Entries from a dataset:
╔══
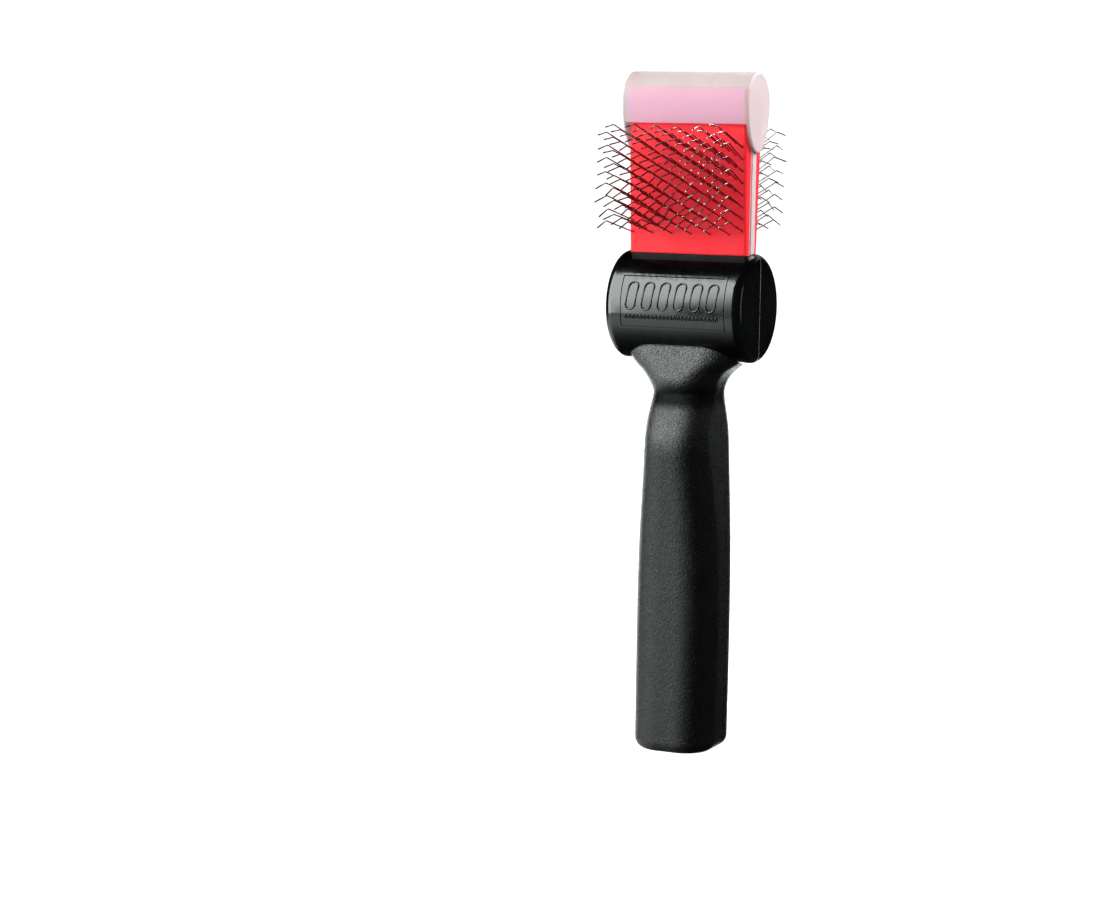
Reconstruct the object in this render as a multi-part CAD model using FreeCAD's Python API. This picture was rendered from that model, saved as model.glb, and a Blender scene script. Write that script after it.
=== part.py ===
import FreeCAD, Part
import math
import os
from FreeCAD import Vector

# Double-sided flexible dematting brush.
# A hollow black drum stands on a moulded grip. A wire-pinned paddle rocks in the drum, and rubber returns it.
# Millimetres. Everything is drawn about the drum's axis, which runs along X, and is raised by axis_height as
# it is saved, so that the row's origin is the middle of the butt. The front faces -Y.

# ---- overall sizes ----
axis_height = 138.5          # drum axis above the butt
drum_radius = 17.0
pad_width = 38.8
paddle_reach = 67.5          # top of the pads above the drum axis

# ---- drum and handle shells ----
drum_wall = 2.2
drum_end_wall = 2.4
drum_end_round = 2.9
grip_wall = 2.2
butt_round = 3.5
butt_steps = 5
# stations of the neck: drop below the drum's underside, half width, depth forward, depth rearward,
# front corner, rear corner
neck_stations = [
    (-5.5, 20.0, 12.4, 12.3, 11.8, 11.0),
    (-2.5, 19.0, 13.0, 11.6, 11.4, 10.6),
    (0.4, 16.8, 13.6, 10.8, 11.0, 9.8),
    (3.0, 13.5, 14.1, 10.1, 10.3, 8.4),
    (6.0, 11.2, 14.2, 9.6, 9.9, 7.6),
    (9.5, 10.1, 12.5, 9.4, 9.2, 7.1),
    (14.0, 10.1, 14.3, 10.6, 8.4, 7.0),
    (20.0, 10.2, 17.2, 12.8, 8.5, 7.0),
    (25.0, 10.4, 18.2, 13.4, 9.0, 7.0),
    (31.0, 10.9, 17.8, 12.8, 9.4, 7.0),
    (40.0, 11.7, 17.0, 11.8, 9.7, 7.0),
    (51.0, 12.6, 16.3, 10.7, 10.0, 7.0),
]
# stations of the grip: height above the butt, then the same sizes
grip_stations = [
    (40.0, 13.4, 15.7, 9.8, 10.2, 7.0),
    (20.0, 13.3, 15.8, 10.0, 10.1, 7.0),
    (butt_round, 13.1, 16.0, 10.2, 9.9, 7.0),
]
waist_drop = 9.5             # waist below the drum's underside
neck_step = 1.5              # spacing of the sections above the waist
grip_step = 5.0              # and below it
solid_neck = 14.0            # drop below the drum's underside where the grip's hollow starts

# ---- label frame moulded on the drum's front ----
label_half_width = 17.4
label_top = 10.2             # above the drum axis
label_bottom = -6.6
label_line = 0.6
label_proud = 0.3
label_root = 0.5             # depth of the frame's foot in the drum's wall

# ---- case screws and locating pegs ----
screw_shank_r = 1.4
screw_head_r = 2.8
screw_head_height = 1.8
screw_seat = 4.0             # head seat behind the parting plane
screw_reach = 7.0            # tip in front of the parting plane
screw_clearance = 0.2        # hole round the shank in the rear shell
recess_clearance = 0.3       # round the head
pilot_clearance = 0.05
pilot_end_gap = 0.6
head_round = 0.5             # of the head's height
recess_depth = 0.55          # of the head's height
recess_half = 0.62           # of the head's radius
recess_width = 0.14          # of the head's radius
boss_r = 3.6
neck_screw_x = 5.5
neck_screw_drop = 5.0
upper_screw_drop = 40.0
lower_screw_height = 20.0    # above the butt
peg_height = 50.0            # above the butt
peg_r = 1.5
peg_length = 3.0
peg_clearance = 0.05
peg_end_gap = 0.3

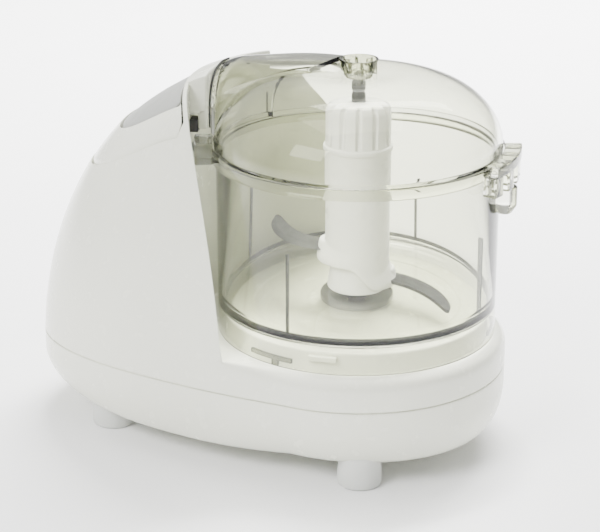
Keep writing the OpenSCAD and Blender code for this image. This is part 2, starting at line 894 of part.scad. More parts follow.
module low_speed_switch() {
    color(black) at_bowl() snap_switch(low_x, 0, low_shelf_z + shelf_t);
}

// Coil spring standing on z = low, as one swept wire
module coil(low, high) {
    turns = 5;
    steps = 14;
    sides = 6;
    count = turns * steps;
    rise = high - low - 2 * wire_r;
    points = [for (k = [0 : count]) let (a = 360 * k / steps, z = low + wire_r + rise * k / count)
        for (j = [0 : sides - 1]) let (b = 360 * j / sides)
            [(spring_r + wire_r * cos(b)) * cos(a), (spring_r + wire_r * cos(b)) * sin(a), z + wire_r * sin(b)]];
    polyhedron(points = points, faces = concat(
        [[for (j = [sides - 1 : -1 : 0]) j]],
        [for (k = [0 : count - 1]) for (j = [0 : sides - 1])
            [k * sides + j, k * sides + (j + 1) % sides, (k + 1) * sides + (j + 1) % sides]],
        [for (k = [0 : count - 1]) for (j = [0 : sides - 1])
            [k * sides + j, (k + 1) * sides + (j + 1) % sides, (k + 1) * sides + j]],
        [[for (j = [0 : sides - 1]) count * sides + j]]));
}

module high_speed_spring() {
    color(steel) at_bowl() translate([high_x, spring_y, 0])
        coil(high_shelf_z + shelf_t, high_spring_top - 0.05);
}

module low_speed_spring() {
    color(steel) at_bowl() translate([low_x, spring_y, 0])
        coil(low_shelf_z + shelf_t, low_spring_top - 0.05);
}

// --- Lid interlock -------------------------------------------------------------------------------
rod_y = -38;
rod_z = 140.5;
rod_r = 2.5;
rod_front = -66.2;
rod_back = -81.5;
switch_face = -84.5;

module interlock_rod() {
    color(grey) at_bowl() translate([rod_back, rod_y, rod_z]) rotate([0, 90, 0])
        cylinder(r = rod_r, h = rod_front - rod_back);
}

module rod_guide() {
    color(black) at_bowl() difference() {
        union() {
            translate([-79, rod_y - 5.5, rod_z - 8.6]) cube([14, 11, 12]);
            translate([-96, rod_y - 5.5, rod_z - 10.5]) cube([31, 11, 2]);
        }
        translate([-90, rod_y, rod_z]) rotate([0, 90, 0]) cylinder(r = rod_r + bush_gap, h = 30);
        rod(well_r + wall, rod_z - 12, rod_z + 10);
    }
}

module interlock_switch() {
    color(black) at_bowl() {
        translate([switch_face - 9, rod_y - 2.6, rod_z - 8.5]) cube([9, 6.4, 9.3]);
        translate([switch_face - eps, rod_y, rod_z]) rotate([0, 90, 0]) cylinder(r = 1.2, h = 0.4);
    }
}

// --- Supply side ---------------------------------------------------------------------------------
module terminal_block() {
    color(foot_white) at_bowl() difference() {
        translate([-90, 36, under_z + wall]) cube([22, 10, 11]);
        for (k = [0 : 2]) translate([-86 + 7 * k, 41, 0]) rod(2, under_z + wall + 5, under_z + wall + 12);
    }
}

module suppression_capacitor() {
    color(brass) at_bowl() translate([-60, -46, under_z + wall]) cube([18, 8, 14]);
}

// Round form on the gland's axis, from a distance behind the bowl axis
module gland_form(grow, from, long) {
    translate([0, gland_y, gland_z]) rotate([0, -90, 0]) translate([0, 0, from]) cylinder(r = gland_r - 0.1 + grow, h = long);
}

module cord_gland() {
    color(black) at_bowl() {
        difference() {
            gland_form(0, 146, 13.4);
            translate([0, gland_y, gland_z]) rotate([0, -90, 0]) translate([0, 0, 145]) cylinder(r = 3.2, h = 16);
        }
        difference() {
            gland_form(1.4, 153, 6.2);
            base_form(0);
            gland_form(-0.1, 150, 12);
        }
    }
}

upper_housing();
base_cover();
foot_front_left();
foot_front_right();
foot_rear_left();
foot_rear_right();
bowl_seat();
spindle_collar();
upper_bush();
lower_bush();
chassis_plate();
chassis_screws();
housing_screws();
lower_bracket();
upper_bracket();
lower_bearing();
upper_bearing();
motor_bolts();
stator_core();
field_windings();
brush_holders();
carbon_brushes();
drive_belt();
switch_bracket();
high_speed_switch();
low_speed_switch();
interlock_switch();
rod_guide();
terminal_block();
suppression_capacitor();
cord_gland();
high_speed_spring();
low_speed_spring();
armature_shaft();
armature_core();
armature_windings();
commutator();
cooling_fan();
motor_pulley();
drive_spindle();
driven_pulley();
circlip();
thrust_washer();
drive_dog();
bowl();
lid();
blade_hub();
hub_cap();
hub_pin();
upper_blade();
lower_blade();
high_speed_button();
low_speed_button();
interlock_rod();
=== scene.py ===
"""Compact food processor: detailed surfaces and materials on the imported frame.

Shapes are worked out in millimetres about the bowl axis, with z above the floor, and go into
the row frame, in metres, when a mesh is made.
"""
import json
import math

import bmesh
import bpy
import numpy as np
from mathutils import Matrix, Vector
from mathutils.geometry import delaunay_2d_cdt


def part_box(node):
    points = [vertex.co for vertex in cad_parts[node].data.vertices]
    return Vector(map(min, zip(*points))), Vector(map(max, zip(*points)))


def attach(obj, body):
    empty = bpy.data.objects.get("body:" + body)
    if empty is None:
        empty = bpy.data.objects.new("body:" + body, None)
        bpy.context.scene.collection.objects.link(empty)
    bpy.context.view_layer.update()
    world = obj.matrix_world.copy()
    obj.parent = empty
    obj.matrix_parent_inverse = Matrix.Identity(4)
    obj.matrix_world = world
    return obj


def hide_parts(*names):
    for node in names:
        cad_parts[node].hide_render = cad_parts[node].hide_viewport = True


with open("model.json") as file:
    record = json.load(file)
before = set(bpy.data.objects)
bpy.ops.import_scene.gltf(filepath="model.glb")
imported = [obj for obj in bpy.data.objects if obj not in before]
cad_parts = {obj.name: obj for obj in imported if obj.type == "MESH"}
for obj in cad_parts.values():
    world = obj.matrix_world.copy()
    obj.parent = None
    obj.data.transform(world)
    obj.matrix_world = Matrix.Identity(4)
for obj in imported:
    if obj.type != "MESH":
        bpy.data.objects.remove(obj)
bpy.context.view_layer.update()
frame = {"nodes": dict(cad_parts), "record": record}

MM = 0.001
# the bowl axis runs up through the middle of the spindle's collar
collar_low, collar_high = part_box("spindle_collar")
AXIS = np.array([(collar_low[0] + collar_high[0]) / 2, 0, 0])

# --- Driving dimensions, in millimetres ----------------------------------------------------
REAR = 159.8
HALF_W = 73.8
FRONT_R = 70.0
WIDE_BACK = 50.0
REAR_POWER, CROWN_POWER = 2.87, 1.9
CROWN_X, CROWN_S = -51.5, 0.999
UNDER_Z, SEAM_Z, DECK_Z, TOWER_Z = 11.2, 40.0, 55.5, 176.7
LIP_R = 6.0
WELL_R = 77.7
NOSE_R, NOSE_HALF, NOSE_Z = 69.8, 24.0, 155.5
FLOOR_Z, RIM_Z = 71.4, 141.8
BOWL_R, CLEAR_T = 65.0, 2.0
LID_R, DOME_R, DOME_LOW, DOME_Z, CUP_Z = 67.2, 66.0, 144.4, 177.5, 183.5
HUB_R, HUB_LOW, CAP_LOW, HUB_Z = 15.25, 73.0, 141.0, 164.0

# --- Materials -----------------------------------------------------------------------------


class Nodes:
    """Short helper for building a node material."""

    def __init__(self, name):
        self.material = bpy.data.materials.new(name)
        self.material.use_nodes = True
        self.tree = self.material.node_tree
        self.shader = self.tree.nodes["Principled BSDF"]
        self.coords = self.add("ShaderNodeTexCoord").outputs["Object"]

    def add(self, kind, **values):
        node = self.tree.nodes.new(kind)
        for key, value in values.items():
            if key in node.inputs:
                node.inputs[key].default_value = value
            else:
                setattr(node, key, value)
        return node

    def link(self, output, target, socket):
        self.tree.links.new(output, target.inputs[socket])

    def noise(self, scale, detail=3.0, stretch=None):
        node = self.add("ShaderNodeTexNoise", Scale=scale, Detail=detail)
        source = self.coords
        if stretch:
            mapping = self.add("ShaderNodeMapping")
            mapping.inputs["Scale"].default_value = stretch
            self.link(source, mapping, "Vector")
            source = mapping.outputs["Vector"]
        self.link(source, node, "Vector")
        return node.outputs["Fac"]

    def ramp(self, factor, low, high, start=0.35, end=0.65):
        """Turns a factor into a number or colour between low and high."""
        node = self.add("ShaderNodeValToRGB")
        stops = node.color_ramp.elements
        for stop, place, value in zip(stops, (start, end), (low, high)):
            stop.position = place
            stop.color = (*value, 1) if isinstance(value, tuple) else (value, value, value, 1)
        self.link(factor, node, "Fac")
        return node.outputs["Color"]

    def bump(self, height, strength, distance):
        node = self.add("ShaderNodeBump", Strength=strength, Distance=distance)
        self.link(height, node, "Height")
        self.link(node.outputs["Normal"], self.shader, "Normal")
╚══
Do this> Your task is to repeat the lines from the one containing "upper_housing();" to the one containing "obj.matrix_world = world", both lines included. Leave out every other line.

Correct result>
upper_housing();
base_cover();
foot_front_left();
foot_front_right();
foot_rear_left();
foot_rear_right();
bowl_seat();
spindle_collar();
upper_bush();
lower_bush();
chassis_plate();
chassis_screws();
housing_screws();
lower_bracket();
upper_bracket();
lower_bearing();
upper_bearing();
motor_bolts();
stator_core();
field_windings();
brush_holders();
carbon_brushes();
drive_belt();
switch_bracket();
high_speed_switch();
low_speed_switch();
interlock_switch();
rod_guide();
terminal_block();
suppression_capacitor();
cord_gland();
high_speed_spring();
low_speed_spring();
armature_shaft();
armature_core();
armature_windings();
commutator();
cooling_fan();
motor_pulley();
drive_spindle();
driven_pulley();
circlip();
thrust_washer();
drive_dog();
bowl();
lid();
blade_hub();
hub_cap();
hub_pin();
upper_blade();
lower_blade();
high_speed_button();
low_speed_button();
interlock_rod();
=== scene.py ===
"""Compact food processor: detailed surfaces and materials on the imported frame.

Shapes are worked out in millimetres about the bowl axis, with z above the floor, and go into
the row frame, in metres, when a mesh is made.
"""
import json
import math

import bmesh
import bpy
import numpy as np
from mathutils import Matrix, Vector
from mathutils.geometry import delaunay_2d_cdt


def part_box(node):
    points = [vertex.co for vertex in cad_parts[node].data.vertices]
    return Vector(map(min, zip(*points))), Vector(map(max, zip(*points)))


def attach(obj, body):
    empty = bpy.data.objects.get("body:" + body)
    if empty is None:
        empty = bpy.data.objects.new("body:" + body, None)
        bpy.context.scene.collection.objects.link(empty)
    bpy.context.view_layer.update()
    world = obj.matrix_world.copy()
    obj.parent = empty
    obj.matrix_parent_inverse = Matrix.Identity(4)
    obj.matrix_world = world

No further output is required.